» THE REQUEST:
Among the records that follow, find the line with "Write part 3" and the line with "material's nodes, with". Set down those lines and all lines between them exactly, without adding anything.

» PROVIDED INFORMATION:
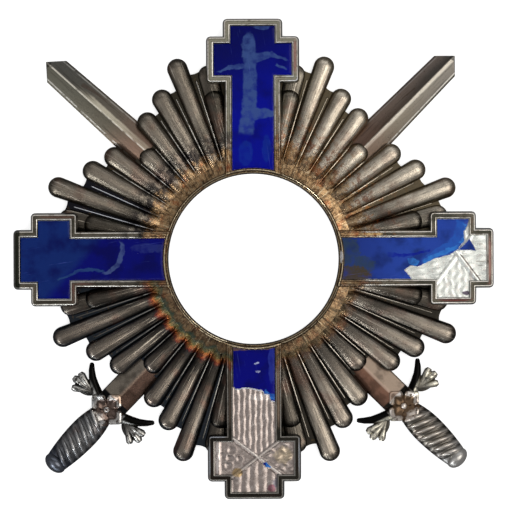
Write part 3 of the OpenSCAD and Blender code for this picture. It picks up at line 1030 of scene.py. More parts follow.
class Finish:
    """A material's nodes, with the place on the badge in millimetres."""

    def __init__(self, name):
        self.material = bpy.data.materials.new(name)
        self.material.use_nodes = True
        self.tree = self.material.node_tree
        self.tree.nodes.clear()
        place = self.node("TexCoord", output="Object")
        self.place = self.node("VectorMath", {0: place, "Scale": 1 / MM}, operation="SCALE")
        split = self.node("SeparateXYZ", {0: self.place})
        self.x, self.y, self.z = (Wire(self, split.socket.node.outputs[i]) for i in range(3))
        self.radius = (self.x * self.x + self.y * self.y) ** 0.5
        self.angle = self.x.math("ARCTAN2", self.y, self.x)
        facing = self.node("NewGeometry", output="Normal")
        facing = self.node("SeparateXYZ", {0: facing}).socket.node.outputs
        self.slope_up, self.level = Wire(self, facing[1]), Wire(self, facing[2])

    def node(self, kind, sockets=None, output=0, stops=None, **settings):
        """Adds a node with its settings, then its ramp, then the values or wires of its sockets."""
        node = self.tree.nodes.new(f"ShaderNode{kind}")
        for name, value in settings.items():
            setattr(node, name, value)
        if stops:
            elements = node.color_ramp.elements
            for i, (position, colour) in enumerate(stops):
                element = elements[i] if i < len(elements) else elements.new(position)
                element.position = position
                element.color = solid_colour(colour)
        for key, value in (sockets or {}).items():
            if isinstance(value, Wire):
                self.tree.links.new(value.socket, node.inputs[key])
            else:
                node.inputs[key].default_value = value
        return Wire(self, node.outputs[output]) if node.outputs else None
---
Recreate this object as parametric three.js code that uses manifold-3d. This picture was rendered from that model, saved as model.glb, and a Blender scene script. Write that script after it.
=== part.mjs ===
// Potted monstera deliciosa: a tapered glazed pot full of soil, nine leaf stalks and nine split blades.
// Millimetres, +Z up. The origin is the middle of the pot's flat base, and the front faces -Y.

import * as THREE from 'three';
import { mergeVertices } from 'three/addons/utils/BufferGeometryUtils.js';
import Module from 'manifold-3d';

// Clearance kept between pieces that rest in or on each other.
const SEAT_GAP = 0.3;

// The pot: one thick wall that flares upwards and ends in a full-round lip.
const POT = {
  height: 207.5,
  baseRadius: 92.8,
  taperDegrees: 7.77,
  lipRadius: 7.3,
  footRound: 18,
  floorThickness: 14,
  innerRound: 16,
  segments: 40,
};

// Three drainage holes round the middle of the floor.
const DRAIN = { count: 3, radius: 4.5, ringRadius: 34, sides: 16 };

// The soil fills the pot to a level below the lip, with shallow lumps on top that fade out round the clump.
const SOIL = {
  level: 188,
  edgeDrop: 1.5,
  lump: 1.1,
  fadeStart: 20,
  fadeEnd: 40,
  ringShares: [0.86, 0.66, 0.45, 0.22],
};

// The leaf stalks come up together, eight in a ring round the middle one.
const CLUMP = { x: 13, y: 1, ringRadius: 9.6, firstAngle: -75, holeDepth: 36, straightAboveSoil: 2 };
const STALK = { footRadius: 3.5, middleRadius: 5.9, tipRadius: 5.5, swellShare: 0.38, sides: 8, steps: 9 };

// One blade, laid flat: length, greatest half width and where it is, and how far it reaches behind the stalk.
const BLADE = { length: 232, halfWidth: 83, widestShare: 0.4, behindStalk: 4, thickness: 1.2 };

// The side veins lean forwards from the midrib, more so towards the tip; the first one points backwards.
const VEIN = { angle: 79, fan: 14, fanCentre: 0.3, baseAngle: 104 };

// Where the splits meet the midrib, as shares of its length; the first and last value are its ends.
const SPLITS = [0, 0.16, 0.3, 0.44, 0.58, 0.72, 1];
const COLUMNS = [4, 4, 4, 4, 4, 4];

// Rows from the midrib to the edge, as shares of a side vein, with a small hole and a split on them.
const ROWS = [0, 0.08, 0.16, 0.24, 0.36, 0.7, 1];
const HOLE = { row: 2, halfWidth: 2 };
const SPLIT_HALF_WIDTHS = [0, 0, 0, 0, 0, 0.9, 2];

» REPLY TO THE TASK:
Write part 3 of the OpenSCAD and Blender code for this picture. It picks up at line 1030 of scene.py. More parts follow.
class Finish:
    """A material's nodes, with the place on the badge in millimetres."""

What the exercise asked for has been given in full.